Cyber Intelligence Sharing and Protection Act

Floor Speech

By:
Date:
Location: Washington, DC

BREAK IN TRANSCRIPT

Mr. BOSWELL. Thank you, I appreciate the correction. We grow corn in Iowa, and we grow potatoes in Idaho. A little bit of fun.

I rise to speak in support of this bill today. I look across at Chairman Rogers and here at Ranking Member Ruppersberger, and I have great confidence. I know these men. I know their staff. They've come to this very serious matter that lays before our country that we need to understand. We must take action.

I'm encouraged by the process to involve key stakeholders from private industry and privacy groups during this drafting. This transparent engagement shaped many of the bipartisan constructive amendments being considered today that will improve the bill, and it's a good thing.

The threat from malicious actors in cyberspace is real. You've heard it said over and over already by those who have spoken ahead of me. I concur with what they say. It's an absolutely real thing. You only need to pick up the newspaper or turn on the TV to see the threats facing our networks. These networks include those that power our homes, our factories, and our small businesses, allow our banking system to function and provide the very backbone to our current American way of life, and we rely on these networks every day.

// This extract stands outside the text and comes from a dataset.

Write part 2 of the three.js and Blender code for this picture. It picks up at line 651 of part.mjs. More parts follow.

The bill under consideration today is a very narrow piece, but what we can agree on is it's a critical one to helping secure our networks and, therefore, the way of life as we know it today.

There are continuing debates on how to implement the bill, but the debate isn't over what needs to be done; it must be done. Information we ask our intelligence community to use and that protects our government networks should, in a secure way, be shared to protect the many other critical networks we rely on.

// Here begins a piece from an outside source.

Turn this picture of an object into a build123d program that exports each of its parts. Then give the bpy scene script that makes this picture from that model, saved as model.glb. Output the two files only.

I believe companies are doing what they can to protect their networks to the extent they can today, but there is more that must be done.

We cannot be in a situation where the government had information to prevent or mitigate a catastrophic cyberattack, and yet we did not have the procedure in place to share this information. Our American way of life includes a great respect for privacy and our civil liberties. We make no mistake about that.

This bill, with the addition of many of the amendments which were drafted in concert with privacy groups, addresses many of those concerns.

In addition, the annual unclassified report required by the statutory intelligence community inspector general will inform whether there are additional adjustments needed to be made.